John Bason, the chief financial officer of Primark’s parent company, Associated British Foods, has said that e-commerce is “not a profitable avenue.” A rep confirmed that Primark has no plans to begin selling online; its current website displays recent product for men, women and kids, but not for purchase.
Any company opting out of the digital shopping experience in 2015 risks appearing clueless.
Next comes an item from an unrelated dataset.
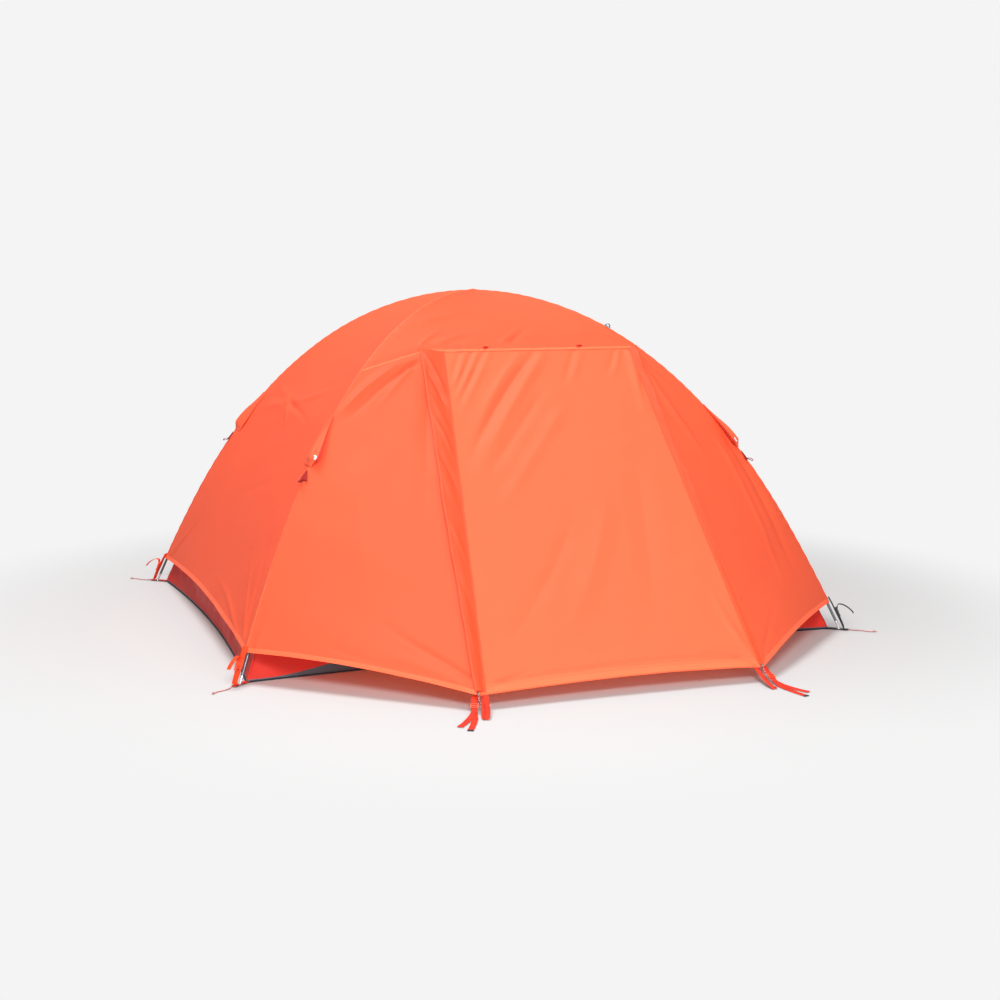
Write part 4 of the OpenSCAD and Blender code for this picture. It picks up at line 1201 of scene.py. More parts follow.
def flap_folds(side):
    """Slanted folds, one below another, from a flap's free edge down to its seam."""
    folds = []
    for i, down in enumerate((0.015, 0.09, 0.21, 0.30, 0.45, 0.56, 0.74, 0.95, 1.12)):
        line = []
        for f, drop in ((0.92, 0.0), (0.5, 0.09), (0.08, 0.20)):
            at = min(down + drop, DOOR_L - 0.02)
            sewn, free = flap_edges(side, at / DOOR_L)
            line.append((sewn + (free - sewn) * f, -at, 0.0))
        height = (0.0060 * math.exp(-2.0 * down) + 0.0016) * (1, -1.2, 0.7)[i % 3]
        width = (0.013, 0.018, 0.022)[i % 3]
        folds.append(fold(smooth_path(line, 7), width, height * FLAP_INNER[side] / 0.05, 0.15, 0.30))
    return folds


def make_door(half, turn):
    body = half + "_door"
    place = turn @ DOOR_FRAME
    shape = Shape()
    shape.grid(moved(place, door_sheet()))
    door = shape.piece("fly_door_cloth_" + half, body, [DOOR_CLOTH], "fly_fabric", ["fly_door_" + half])
    flaps = Shape()
    for side in (-1, 1):
        grid = flap_grid(side)
        flaps.grid(moved(place, grid))
        edge = grid[:, 0] if side < 0 else grid[:, -1]
        hem = np.stack([edge + (side * 0.0008, 0, 0.0004), edge + (-side * 0.006, 0, 0.0010)], axis=1)
        if side > 0:
            hem = hem[:, ::-1]
        flaps.grid(moved(place, hem), 1)
        foot = grid[:, -1] if side < 0 else grid[:, 0]
        seam = np.stack([foot + (side * 0.003, 0, 0.0020), foot + (-side * 0.004, 0, 0.0010)], axis=1)
        if side > 0:
            seam = seam[:, ::-1]
        flaps.grid(moved(place, seam), 1)
    flap = flaps.piece("storm_flap_cloth_" + half, body, [FLAP_CLOTH, FLAP_SEWN], "fly_fabric",
                       ["storm_flaps_" + half])
    hem = Shape()
    tree = surface_tree(door)
    edge = moved(place, door_sheet()[DOOR_ROWS - 4])
    sewn_band(hem, tree, edge, 0.030, 0.0012)
    hem.piece("fly_door_hem_" + half, body, [SEWN_CLOTH], "fly_fabric", crisp=50)


for half_name, half_turn in HALVES:
    make_door(half_name, half_turn)

# ---- Fly zips and sliders ----

COIL_PITCH = 0.0030
SLIDER_REST = 0.020
METAL_MARK = 0
CORD_MARK = 1


def make_fly_zips():
    """Tape and coil down each zip line; the coil is a chain of small turned teeth."""
    shape = Shape()
    for side in (-1, 1):
        place = zip_frame(side)
        length = zip_length(side)
        down = np.linspace(0.008, length - 0.004, 60)
        for edge in (-1, 1):
            tape = [(edge * 0.0065, -d, -0.0012) for d in down]
            shape.ribbon(moved(place, tape), axis(place, 0), 0.0105, 0.0006)
        turns = np.arange(0.008, length - 0.006, COIL_PITCH)
        spots = [(0.0013 * (-1) ** i, -d, 0.0) for i, d in enumerate(turns)]
        shape.tube(moved(place, spots), 0.0010, 6, 1)
    shape = shape.turned(HALF_TURN)
    shape.piece("fly_zip_chains", "tent", [SEWN_CLOTH, ZIP_TEETH], "zip_tape", ["fly_zips"])


def slider_shape(matrix):
    """A slider body, its bridge and pull tab, with a knotted cord through the tab."""
    s = Shape()
    for z in (-0.0024, 0.0024):
        s.block(at(matrix, 0, 0, z), (0.009, 0.015, 0.0012), 0.0005, METAL_MARK)
    s.block(at(matrix, 0, 0.006, 0), (0.0024, 0.0026, 0.0045), 0.0004, METAL_MARK)
    arch = [(0, 0.005, 0.003), (0, 0.004, 0.0046), (0, 0, 0.0052), (0, -0.004, 0.0046), (0, -0.005, 0.003)]
    s.bent_tube(matrix, arch, 12, 0.0007, 8, METAL_MARK)
    tab = [(0, -0.002, 0.0044), (0, -0.010, 0.0046), (0, -0.022, 0.0042)]
    across = axis(matrix, 0)
    s.strap(matrix, tab, 8, across, 0.0055, 0.0012, METAL_MARK)
    for lean in (-1, 1):
        cord = [(0, -0.020, 0.0046), (lean * 0.0012, -0.028, 0.0043), (lean * 0.0018, -0.036, 0.0042),
                (lean * 0.0010, -0.042, 0.0042), (lean * 0.0050, -0.054, 0.0030)]
        s.bent_tube(matrix, cord, 22, 0.0011, 8, CORD_MARK)
    knot = [(0.0014 * math.cos(t), -0.042 + 0.0012 * math.sin(2 * t), 0.0042 + 0.0014 * math.sin(t))
            for t in np.linspace(0, 2 * math.pi, 18)]
    s.tube(moved(matrix, knot), 0.0013, 8, CORD_MARK)
    return s


def make_fly_sliders():
    for side, own, opposite in ((-1, "front_left", "rear_right"), (1, "front_right", "rear_left")):
        place = at(zip_frame(side), 0, SLIDER_REST - zip_length(side), 0)
        for corner, turn in ((own, Matrix.Identity(4)), (opposite, HALF_TURN)):
            s = slider_shape(turn @ place)
            s.piece("zip_slider_" + corner, corner + "_slider", [STEEL, RED_BRAID], "slider_metal",
                    ["fly_slider_" + corner], crisp=35)


make_fly_zips()
make_fly_sliders()

# ---- Vent hoods and their struts ----

HOOD_L = 0.150
HOOD_LIFT = 0.0172
STRUT_D = VENT_D + HOOD_L - 0.012
STRUT_L = 0.0115


def toward_wing(corner):
    """The direction from a ridge towards the vestibule wing beside it."""
    return unit([-0.8 * corner[0], 0.5 * corner[1], -0.3])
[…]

But for a retailer that sells high volumes of $10 jeans, $5 ballet flats and more items for mostly under $30 (price points lower than even Forever 21’s) with extremely quick turnover, keeping business firmly within the confines of brick-and-mortar isn’t a death sentence — in fact, it’s a lifeline.
“Primark has historically steered clear of e-commerce,” said Lucie Greene, worldwide director of the innovation group at J. Walter Thompson. “The price points of its clothing and products are so low, it doesn’t make sense.”
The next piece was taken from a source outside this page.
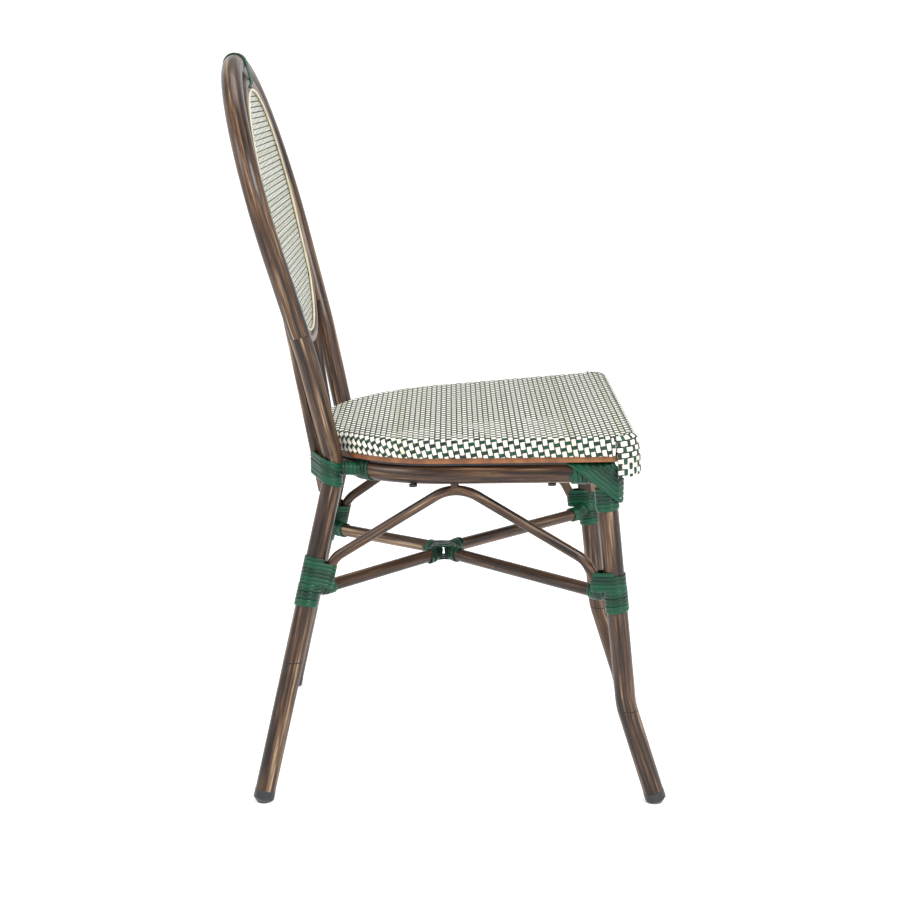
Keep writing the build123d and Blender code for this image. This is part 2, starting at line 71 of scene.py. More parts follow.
def add(tree, kind, inputs=None, **settings):
    """Adds a node. An input is a value or the output socket that feeds it."""
    node = tree.nodes.new(kind)
    for key, value in settings.items():
        setattr(node, key, value)
    for key, value in (inputs or {}).items():
        if isinstance(value, bpy.types.NodeSocket):
            tree.links.new(value, node.inputs[key])
        else:
            node.inputs[key].default_value = value
    return node


def start_material(name, **values):
    """A new material with its shader's own sockets set. Returns it, its tree and its shader."""
    material = bpy.data.materials.new(name)
    material.use_nodes = True
    shader = material.node_tree.nodes["Principled BSDF"]
    for key, value in values.items():
        shader.inputs[key.replace("_", " ")].default_value = value
    return material, material.node_tree, shader


def ramp(tree, factor, stops):
    """A colour ramp from (position, hex colour) stops."""
    node = add(tree, "ShaderNodeValToRGB", {"Fac": factor})
    band = node.color_ramp
    while len(band.elements) < len(stops):
        band.elements.new(0.5)
    for element, (position, hex_code) in zip(band.elements, stops):
        element.position = position
        element.color = linear(hex_code)
    return node.outputs["Color"]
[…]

Greene explained that the cost of shipping an item for Primark could top the price of the item itself, and that rapid turnover of styles — like other fast fashion companies, Primark’s strength is in quickly replicating trending designs — would make online returns problematic.
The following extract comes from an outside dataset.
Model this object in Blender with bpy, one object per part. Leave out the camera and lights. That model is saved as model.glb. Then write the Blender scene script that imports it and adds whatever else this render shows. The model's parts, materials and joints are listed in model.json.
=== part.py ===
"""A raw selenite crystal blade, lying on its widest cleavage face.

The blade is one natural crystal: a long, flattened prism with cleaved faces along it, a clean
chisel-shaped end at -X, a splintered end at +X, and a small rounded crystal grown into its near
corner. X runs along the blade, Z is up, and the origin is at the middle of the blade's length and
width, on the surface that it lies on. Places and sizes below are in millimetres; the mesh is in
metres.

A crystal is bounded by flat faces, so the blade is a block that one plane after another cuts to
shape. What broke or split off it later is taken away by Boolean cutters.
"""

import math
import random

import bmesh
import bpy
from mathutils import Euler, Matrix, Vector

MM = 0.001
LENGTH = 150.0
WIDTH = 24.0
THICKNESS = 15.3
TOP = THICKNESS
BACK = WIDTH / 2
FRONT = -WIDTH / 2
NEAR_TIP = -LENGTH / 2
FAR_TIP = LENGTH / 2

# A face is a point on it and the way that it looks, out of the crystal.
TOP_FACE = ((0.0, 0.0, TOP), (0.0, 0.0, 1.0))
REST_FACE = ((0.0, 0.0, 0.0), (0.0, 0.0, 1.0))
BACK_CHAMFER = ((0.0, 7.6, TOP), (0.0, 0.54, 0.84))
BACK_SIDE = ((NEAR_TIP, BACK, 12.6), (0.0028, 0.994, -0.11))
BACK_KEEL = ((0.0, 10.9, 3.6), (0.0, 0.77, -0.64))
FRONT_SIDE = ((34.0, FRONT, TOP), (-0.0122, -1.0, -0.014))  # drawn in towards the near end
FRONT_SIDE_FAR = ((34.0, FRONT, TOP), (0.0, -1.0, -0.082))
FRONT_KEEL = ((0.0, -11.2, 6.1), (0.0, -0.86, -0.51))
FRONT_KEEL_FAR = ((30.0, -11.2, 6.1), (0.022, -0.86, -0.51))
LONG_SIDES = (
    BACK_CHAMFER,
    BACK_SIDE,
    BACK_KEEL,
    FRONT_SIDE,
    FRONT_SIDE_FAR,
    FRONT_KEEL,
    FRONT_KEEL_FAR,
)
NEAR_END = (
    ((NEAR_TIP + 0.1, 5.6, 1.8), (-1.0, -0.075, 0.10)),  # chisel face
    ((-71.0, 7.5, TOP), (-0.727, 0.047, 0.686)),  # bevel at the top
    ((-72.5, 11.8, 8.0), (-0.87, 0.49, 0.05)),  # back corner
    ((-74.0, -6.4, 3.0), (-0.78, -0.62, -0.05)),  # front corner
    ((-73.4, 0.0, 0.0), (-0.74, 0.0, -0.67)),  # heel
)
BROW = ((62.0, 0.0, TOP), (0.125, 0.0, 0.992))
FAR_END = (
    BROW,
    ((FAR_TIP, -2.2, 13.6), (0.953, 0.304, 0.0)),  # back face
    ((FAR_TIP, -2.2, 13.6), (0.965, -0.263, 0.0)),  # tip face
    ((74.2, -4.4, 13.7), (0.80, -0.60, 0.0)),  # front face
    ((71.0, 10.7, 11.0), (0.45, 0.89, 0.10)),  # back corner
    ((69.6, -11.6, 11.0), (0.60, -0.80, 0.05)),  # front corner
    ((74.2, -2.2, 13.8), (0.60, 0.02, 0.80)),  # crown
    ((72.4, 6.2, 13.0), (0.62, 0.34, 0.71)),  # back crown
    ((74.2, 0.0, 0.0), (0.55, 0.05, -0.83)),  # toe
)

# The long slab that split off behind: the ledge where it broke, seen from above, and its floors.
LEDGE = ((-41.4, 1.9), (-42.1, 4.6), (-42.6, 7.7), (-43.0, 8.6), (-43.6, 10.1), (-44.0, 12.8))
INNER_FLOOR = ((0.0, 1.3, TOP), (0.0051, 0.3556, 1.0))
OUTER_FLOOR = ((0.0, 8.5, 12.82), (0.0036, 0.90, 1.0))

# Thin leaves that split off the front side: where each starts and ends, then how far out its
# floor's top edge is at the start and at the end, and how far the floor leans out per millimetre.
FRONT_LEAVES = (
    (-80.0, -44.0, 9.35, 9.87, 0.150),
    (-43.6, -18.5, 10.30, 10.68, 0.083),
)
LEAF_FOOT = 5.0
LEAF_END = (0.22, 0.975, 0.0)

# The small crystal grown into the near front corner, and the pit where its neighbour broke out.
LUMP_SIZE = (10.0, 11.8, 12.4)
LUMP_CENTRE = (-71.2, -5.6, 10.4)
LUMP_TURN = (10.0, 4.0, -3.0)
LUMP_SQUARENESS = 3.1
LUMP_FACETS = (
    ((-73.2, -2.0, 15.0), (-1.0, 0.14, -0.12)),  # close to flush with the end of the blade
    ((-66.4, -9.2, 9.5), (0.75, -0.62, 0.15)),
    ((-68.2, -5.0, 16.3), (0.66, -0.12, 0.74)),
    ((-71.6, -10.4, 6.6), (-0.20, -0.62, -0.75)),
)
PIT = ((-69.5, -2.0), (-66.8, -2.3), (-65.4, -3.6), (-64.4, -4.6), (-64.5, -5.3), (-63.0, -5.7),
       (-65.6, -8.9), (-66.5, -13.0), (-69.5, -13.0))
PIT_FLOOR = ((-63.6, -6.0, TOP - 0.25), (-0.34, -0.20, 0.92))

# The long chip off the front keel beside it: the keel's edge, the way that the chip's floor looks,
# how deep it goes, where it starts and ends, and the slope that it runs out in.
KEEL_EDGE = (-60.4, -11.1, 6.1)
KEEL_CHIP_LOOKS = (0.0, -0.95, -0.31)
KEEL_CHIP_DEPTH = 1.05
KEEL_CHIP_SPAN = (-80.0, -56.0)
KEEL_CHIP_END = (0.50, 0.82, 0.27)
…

“It would be operationally hugely expensive and difficult, and not necessarily worth it when you consider the margins,” she said. “Primark is a volume business.”
That volume translates to growing sales for the company, which was founded in Ireland in 1969 (where it’s branded as Penneys rather than Primark). Associated British Foods reported during second quarter earnings that Primark’s half-year revenue totaled 2.5 billion pounds, up 15 percent compared to the same period last year.
With its Boston store now open, the retailer will test whether or not a strictly offline retail model will resonate with American shoppers the same way it has in the U.K. Primark’s physical store approach is to build massive city flagship destinations, which, according to Greene, “lure crowds in droves” and serve as places where people can “gorge on affordable fashion fixes.”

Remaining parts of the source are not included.